The 14-page report states that 28 of 33 boys interviewed told of mistreatment. Allegations include harsh beatings with paddles, sticks and a rubber hose, forced feedings, forced fights with other residents and humiliation of boys with disabilities.
One youth reported that two other residents held him down while a staffer beat his genitals with a stick. Three other residents said they saw the beating and that it continued until the stick broke.
Some boys also alleged they had undergone or witnessed forced feedings, had been required by staffers to fight other boys in a ring, had been made to dig ditches and "bust rocks" through the night "until the sky turned pink" and to hold cinderblocks "like binoculars" while running laps.
Nineteen of 33 residents said they were not allowed to go to school while on punishment work details.
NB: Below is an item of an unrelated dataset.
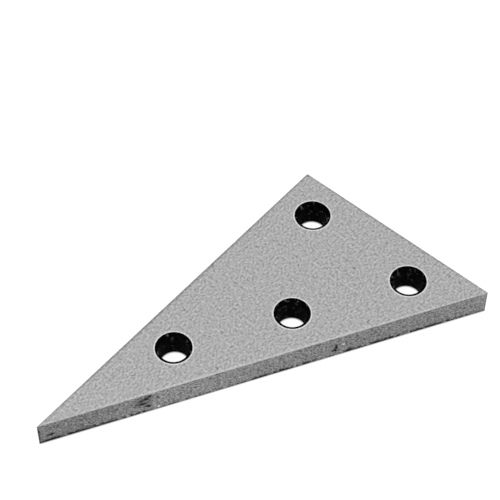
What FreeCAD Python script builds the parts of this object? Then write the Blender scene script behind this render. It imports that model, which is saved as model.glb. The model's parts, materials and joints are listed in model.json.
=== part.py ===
"""Angle plate: a hardened and ground 30-60-90 degree set-up plate with four countersunk bolt holes.

The plate lies on its underside. The right-angle corner is at -X -Y, the long leg runs along +X, the short
leg runs along +Y, and the hypotenuse, called the slope here, joins their far ends. The 30 degree tip is at
the end of the long leg and the 60 degree heel at the end of the short leg. The origin is on the underside,
at the middle of the slope, and +Z points out of the countersunk face. Millimetres and degrees.
"""

import FreeCAD, Part
import enum
import math
import os

import Sketcher

OUT_DIR = "parts"
NODE = "angle_plate"

# Driving dimensions: the sheet's alias, its value, and what it is.
SIZES = [
    ("long_leg", 127.0, "long leg of the sharp-cornered triangle, 5 inches"),
    ("tip_angle", 30.0, "angle between the long leg and the slope"),
    ("thickness", 9.525, "plate thickness, three eighths of an inch"),
    ("tip_flat", 0.2, "width of the flat ground across the tip"),
    ("corner_break", 0.3, "setback of the flats on the other two upright corners"),
    ("edge_break", 0.1, "setback of the break along every edge of both faces"),
    ("hole_diameter", 9.525, "bolt holes, three eighths of an inch"),
    ("countersink_width", 0.9, "width of the countersinks, from the hole to the rim"),
    ("underside_break", 0.15, "setback of the break round each hole on the underside"),
    ("corner_hole_inset", 12.2, "corner hole from each leg"),
    ("heel_hole_leg_inset", 12.7, "heel hole from the short leg"),
    ("heel_hole_slope_inset", 12.6, "heel hole from the slope"),
    ("tip_hole_leg_inset", 12.2, "tip hole from the long leg"),
    ("tip_hole_slope_inset", 13.3, "tip hole from the slope"),
    ("middle_hole_slope_inset", 13.2, "middle hole from the slope"),
]

COUNTERSINK_ANGLE = 120.0  # the whole cone's
SAME_PLACE = 1e-4  # two points nearer than this are one point


class On(enum.IntEnum):
    """The points of a sketch line or circle, as the sketcher numbers them."""

    START = 1
    END = 2
    CENTRE = 3


class Line(enum.IntEnum):
    """Lines that a sketch doesn't draw itself: its own origin, and outline edges brought in from outside."""

    ORIGIN = -1
    LONG_LEG = -3
    SLOPE = -4
    SHORT_LEG = -5


def make_sheet(doc):
    """Puts the driving dimensions into a spreadsheet, one row each, under their aliases."""
    sheet = doc.addObject("Spreadsheet::Sheet", "sizes")
    for row, (alias, value, meaning) in enumerate(SIZES, start=1):
        sheet.set(f"A{row}", alias)
        sheet.set(f"B{row}", str(value))
        sheet.set(f"C{row}", meaning)
        sheet.setAlias(f"B{row}", alias)
    doc.recompute()
    return sheet


def triangle_corners(sheet):
    """The sharp-cornered triangle's corner, tip and heel, with the middle of the slope at the origin."""
    half_long = sheet.long_leg / 2
    half_short = half_long * math.tan(math.radians(sheet.tip_angle))
    corner = FreeCAD.Vector(-half_long, -half_short, 0)
    tip = FreeCAD.Vector(half_long, -half_short, 0)
    heel = FreeCAD.Vector(-half_long, half_short, 0)
    return corner, tip, heel


def add_sketch(body, name):
    """A sketch on the body's own XY plane."""
    sketch = body.newObject("Sketcher::SketchObject", name)
    plane = next(feature for feature in body.Origin.OriginFeatures if feature.Role == "XY_Plane")
    sketch.AttachmentSupport = [(plane, "")]
    sketch.MapMode = "FlatFace"
    return sketch


def dimension(sketch, name, formula, *constraint):
    """Adds a named dimension to a sketch and binds it to the sheet."""
    index = sketch.addConstraint(Sketcher.Constraint(*constraint))
    sketch.renameConstraint(index, name)
    sketch.setExpression(f"Constraints.{name}", formula)


def draw_outline(body, sheet):
    """The right triangle, held by its long leg, its tip angle and the middle of its slope."""
    corner, tip, heel = triangle_corners(sheet)
    sketch = add_sketch(body, "Outline")
    long_leg = sketch.addGeometry(Part.LineSegment(corner, tip))
    slope = sketch.addGeometry(Part.LineSegment(tip, heel))
    short_leg = sketch.addGeometry(Part.LineSegment(heel, corner))
    sketch.addConstraint(
        [
            Sketcher.Constraint("Coincident", long_leg, On.END, slope, On.START),
            Sketcher.Constraint("Coincident", slope, On.END, short_leg, On.START),
            Sketcher.Constraint("Coincident", short_leg, On.END, long_leg, On.START),
            Sketcher.Constraint("Horizontal", long_leg),
            Sketcher.Constraint("Vertical", short_leg),
            Sketcher.Constraint("Symmetric", slope, On.START, slope, On.END, Line.ORIGIN, On.START),
        ]
    )
    dimension(sketch, "long_leg", "sizes.long_leg", "Distance", long_leg, sheet.long_leg)
    at_tip = ("Angle", slope, On.START, long_leg, On.END, math.radians(sheet.tip_angle))
    dimension(sketch, "tip_angle", "sizes.tip_angle * 1 deg", *at_tip)
    return sketch


def pad_outline(body, outline):
    """The blank, sawn and ground to thickness."""
    pad = body.newObject("PartDesign::Pad", "Blank")
    pad.Profile = outline
    pad.setExpression("Length", "sizes.thickness")
    return pad


def edge_names(feature, wanted):
    """The names of the feature's edges that pass the test."""
    edges = enumerate(feature.Shape.Edges, start=1)
    return [f"Edge{number}" for number, edge in edges if wanted(edge)]


def is_upright_at(edge, corner):
    """Whether the edge stands upright over that corner of the triangle."""
    return all(math.dist((v.X, v.Y), (corner.x, corner.y)) < SAME_PLACE for v in edge.Vertexes)


def is_level_at(edge, heights):
    """Whether the whole edge lies at one of those heights."""
    box = edge.BoundBox
    return any(abs(box.ZMin - z) < SAME_PLACE and abs(box.ZMax - z) < SAME_PLACE for z in heights)


def add_chamfer(body, name, base, wanted, formula):
    """An equal-sided chamfer on the base feature's edges that pass the test."""
    body.Document.recompute()
    chamfer = body.newObject("PartDesign::Chamfer", name)
    chamfer.Base = (base, edge_names(base, wanted))
    chamfer.setExpression("Size", formula)
    return chamfer


def break_upright_corners(body, blank, sheet):
    """Small flats down the upright corners: the tip's is set by its width, the others by their setback."""
    corner, tip, heel = triangle_corners(sheet)
    tip_setback = "sizes.tip_flat / 2 / sin(sizes.tip_angle * 1 deg / 2)"
    blunted = add_chamfer(body, "TipFlat", blank, lambda edge: is_upright_at(edge, tip), tip_setback)

    def is_other_corner(edge):
        return is_upright_at(edge, corner) or is_upright_at(edge, heel)

    return add_chamfer(body, "CornerBreaks", blunted, is_other_corner, "sizes.corner_break")


def break_outer_edges(body, blunted, sheet):
    """The stoned break along every outer edge of the top face and the underside."""
    faces = (0, sheet.thickness)
    return add_chamfer(body, "EdgeBreaks", blunted, lambda edge: is_level_at(edge, faces), "sizes.edge_break")


def hole_places(sheet):
    """First guesses for the hole centres: corner, heel, middle, tip. The sketch's constraints settle them."""
    corner, tip, heel = triangle_corners(sheet)
    along = FreeCAD.Vector(1, 0, 0)
    across = FreeCAD.Vector(0, 1, 0)
    corner_hole = corner + (along + across) * sheet.corner_hole_inset
    heel_hole = heel + along * sheet.heel_hole_leg_inset - across * 2 * sheet.heel_hole_slope_inset
    tip_hole = tip + across * sheet.tip_hole_leg_inset - along * 4 * sheet.tip_hole_slope_inset
    return corner_hole, heel_hole, (heel_hole + tip_hole) / 2, tip_hole


def draw_holes(body, outline, sheet):
    """Four circles on the top face, each held from the outline's own edges."""
    sketch = add_sketch(body, "HoleCentres")
    sketch.setExpression(".AttachmentOffset.Base.z", "sizes.thickness")
    body.Document.recompute()
    for number in range(1, 4):
        sketch.addExternal(outline.Name, f"Edge{number}")
    up = FreeCAD.Vector(0, 0, 1)
    places = hole_places(sheet)
    circles = [sketch.addGeometry(Part.Circle(place, up, sheet.hole_diameter / 2)) for place in places]
    corner_hole, heel_hole, middle_hole, tip_hole = circles
    for other in circles[1:]:
        sketch.addConstraint(Sketcher.Constraint("Equal", corner_hole, other))
    dimension(sketch, "hole_diameter", "sizes.hole_diameter", "Diameter", corner_hole, sheet.hole_diameter)
    for name, size, hole, line in (
        ("corner_from_long_leg", "corner_hole_inset", corner_hole, Line.LONG_LEG),
        ("corner_from_short_leg", "corner_hole_inset", corner_hole, Line.SHORT_LEG),
        ("heel_from_short_leg", "heel_hole_leg_inset", heel_hole, Line.SHORT_LEG),
        ("heel_from_slope", "heel_hole_slope_inset", heel_hole, Line.SLOPE),
        ("tip_from_long_leg", "tip_hole_leg_inset", tip_hole, Line.LONG_LEG),
        ("tip_from_slope", "tip_hole_slope_inset", tip_hole, Line.SLOPE),
        ("middle_from_slope", "middle_hole_slope_inset", middle_hole, Line.SLOPE),
    ):
        dimension(sketch, name, f"sizes.{size}", "Distance", hole, On.CENTRE, line, getattr(sheet, size))
    keep_middle_hole_midway(sketch, middle_hole, heel_hole, tip_hole)
    return sketch


def keep_middle_hole_midway(sketch, middle_hole, heel_hole, tip_hole):
    """Two construction lines of equal length hold the middle hole as far from one neighbour as the other."""
    rays = []
    for neighbour in (heel_hole, tip_hole):
        start = sketch.getPoint(middle_hole, On.CENTRE)
        end = sketch.getPoint(neighbour, On.CENTRE)
        ray = sketch.addGeometry(Part.LineSegment(start, end), True)
        sketch.addConstraint(Sketcher.Constraint("Coincident", ray, On.START, middle_hole, On.CENTRE))
        sketch.addConstraint(Sketcher.Constraint("Coincident", ray, On.END, neighbour, On.CENTRE))
        rays.append(ray)
    sketch.addConstraint(Sketcher.Constraint("Equal", *rays))


def drill_holes(body, centres):
    """Through holes, countersunk from the top face."""
    body.Document.recompute()
    holes = body.newObject("PartDesign::Hole", "BoltHoles")
    holes.Profile = centres
    body.Document.recompute()
    holes.ThreadType = "None"
    holes.DepthType = "ThroughAll"
    holes.setExpression("Diameter", "sizes.hole_diameter")
    holes.HoleCutType = "Countersink"
    holes.HoleCutCustomValues = True
    holes.HoleCutCountersinkAngle = COUNTERSINK_ANGLE
    holes.setExpression("HoleCutDiameter", "sizes.hole_diameter + 2 * sizes.countersink_width")
    return holes


def break_underside_mouths(body, holes):
    """The small break round each hole on the underside."""

    def is_mouth(edge):
        return edge.Curve.TypeId == "Part::GeomCircle" and is_level_at(edge, (0,))

    return add_chamfer(body, "UndersideBreaks", holes, is_mouth, "sizes.underside_break")


def build_plate(doc, sheet):
    """The whole plate, in the order in which it is made: ground blank, broken edges, then the holes."""
    body = doc.addObject("PartDesign::Body", "Plate")
    body.Label = NODE
    outline = draw_outline(body, sheet)
    blank = pad_outline(body, outline)
    blunted = break_upright_corners(body, blank, sheet)
    break_outer_edges(body, blunted, sheet)
    centres = draw_holes(body, outline, sheet)
    holes = drill_holes(body, centres)
    break_underside_mouths(body, holes)
    doc.recompute()
    return body


def check(doc, body):
    """Stops if any object failed, or if the plate isn't one valid solid."""
    for item in doc.Objects:
        if {"Invalid", "Error"} & set(item.State):
            raise RuntimeError(f"{item.Name} failed: {item.State}")
    shape = body.Shape
    if shape.isNull() or not shape.isValid() or len(shape.Solids) != 1:
        raise RuntimeError(f"{body.Label} isn't one valid solid")


def export(body):
    """Writes the plate's STEP file under its node's name."""
    os.makedirs(OUT_DIR, exist_ok=True)
    body.Shape.exportStep(os.path.join(OUT_DIR, f"{body.Label}.step"))


def main():
    doc = FreeCAD.newDocument("angle_plate")
    sheet = make_sheet(doc)
    plate = build_plate(doc, sheet)
    check(doc, plate)
    export(plate)
    print(f"{plate.Label}: {plate.Shape.Volume:.1f} mm3, box {plate.Shape.BoundBox}")


main()
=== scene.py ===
"""The looks of a 30-60-90 degree angle plate of hardened steel: ground all over, stoned at its edges, with
four blackened, countersunk bolt holes, lying on a pale floor.

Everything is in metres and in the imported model's own frame: +X along the long leg from the right-angle corner
to the 30 degree tip, +Y along the short leg to the 60 degree heel, +Z up out of the countersunk face, and the
origin on the underside at the middle of the hypotenuse, which is called the slope here.
"""

import json
import logging
import math
from collections.abc import Iterator
from dataclasses import dataclass, field, replace
from enum import Enum

import bmesh
import bpy
from mathutils import Euler, Matrix, Vector, noise


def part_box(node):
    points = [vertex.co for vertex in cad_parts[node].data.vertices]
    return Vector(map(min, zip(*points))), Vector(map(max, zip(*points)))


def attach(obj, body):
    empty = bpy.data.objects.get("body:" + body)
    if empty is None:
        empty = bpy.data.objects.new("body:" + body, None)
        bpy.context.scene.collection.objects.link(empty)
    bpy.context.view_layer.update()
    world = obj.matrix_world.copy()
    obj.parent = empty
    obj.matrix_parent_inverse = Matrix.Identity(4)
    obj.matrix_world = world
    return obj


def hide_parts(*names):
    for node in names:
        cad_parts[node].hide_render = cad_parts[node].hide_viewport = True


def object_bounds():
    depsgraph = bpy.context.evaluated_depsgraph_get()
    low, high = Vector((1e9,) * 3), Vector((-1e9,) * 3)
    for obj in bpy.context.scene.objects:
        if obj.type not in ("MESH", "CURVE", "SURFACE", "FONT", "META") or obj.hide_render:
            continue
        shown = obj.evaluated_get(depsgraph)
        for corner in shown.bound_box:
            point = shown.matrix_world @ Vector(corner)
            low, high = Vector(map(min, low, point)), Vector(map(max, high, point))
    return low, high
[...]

Several said they spent far more time on work details than in school.
And 22 of the boys reported that staffers enforced an intimidating "code of silence," with threats of punishment if they told anyone including parents, caseworkers and state Department of Juvenile Justice workers, about the punishments.
Blount's brother, Clinton Blount, is director of the Vidalia facility. In a telephone interview Friday, Clinton Blount said the allegations are untrue, and he has no idea why they were made. But the boys who come to him are troubled and often belligerent, Blount said.
"Most of the boys who come here do have a criminal history, and they've burnt all bridges by the time they get to us," Blount said. "But we've never done anything but work with a child in a way he will become a productive citizen."
Blount said five of the boys have prepared to attend college this year, and many go into military service or return home to lead productive lives after leaving the Mel Blount home.
Blount also said it is not unusual for former residents to return to visit him and the school.
"We have two here today," he said. "We have no locks, no guards and no gates. It's as much of a family setting as there could be. You would be fair and correct to say there has been no abuse."
But the report may lead to closure of the home. Because of the investigation's results, DJJ has removed its 20 clients who were in residence at the home and subsequently terminated its contract there. DJJ was paying the home $120 a day per youth.
There are literally hundreds of other residential facilities available for troubled youths in Georgia, from private residences to institutions, said Juvenile Justice spokeswoman Jaci Vickers.
Blount said the home has 16 boys in residence from across the country.
The license revocation is an administrative procedure. No criminal charges have been filed, according to the Department of Regulatory Services.
DHR has fined the Vidalia home twice in the past for violations of regulations - $450 in 1990 and $799 in 1993. Those incidents are part of the basis for the decision to revoke the home's license, according to DHR's letter of intent.
Administrative Law Judge Marion Cornett, deputy chief judge of the state Office of Administrative Hearings, said a hearing on the appeal was expected this week but was postponed. It's likely a new hearing date will be set soon.
Normally a judge issues a written decision within 30 days of the hearing, Cornett said.
The possibility exists, Cornett said, for the two sides to come to an out-of-court agreement to resolve the matter prior to a hearing.
"That does happen in many cases of this type," he said. "But there's no way to know whether it will happen in this case."
Officials in Pennsylvania expressed surprise upon learning of the problems at the Mel Blount home in Georgia.
When it opened a little more than 10 years ago, the Mel Blount Youth Home in Washington County, Pa., had some serious licensing problems relating to corporal punishment and also with proper background checks of staffers, said Susan Aspey, deputy news secretary for the Pennsylvania Department of Public Welfare.
"But in recent years they have done a great deal to correct these problems and have been in compliance with regulations for these facilities," Aspey said.
The Pennsylvania home has, however, operated under a provisional license for the past three to six months, relating to issues such as clearance of staffers.
"But we are in the process now of granting them a full license," Aspey said.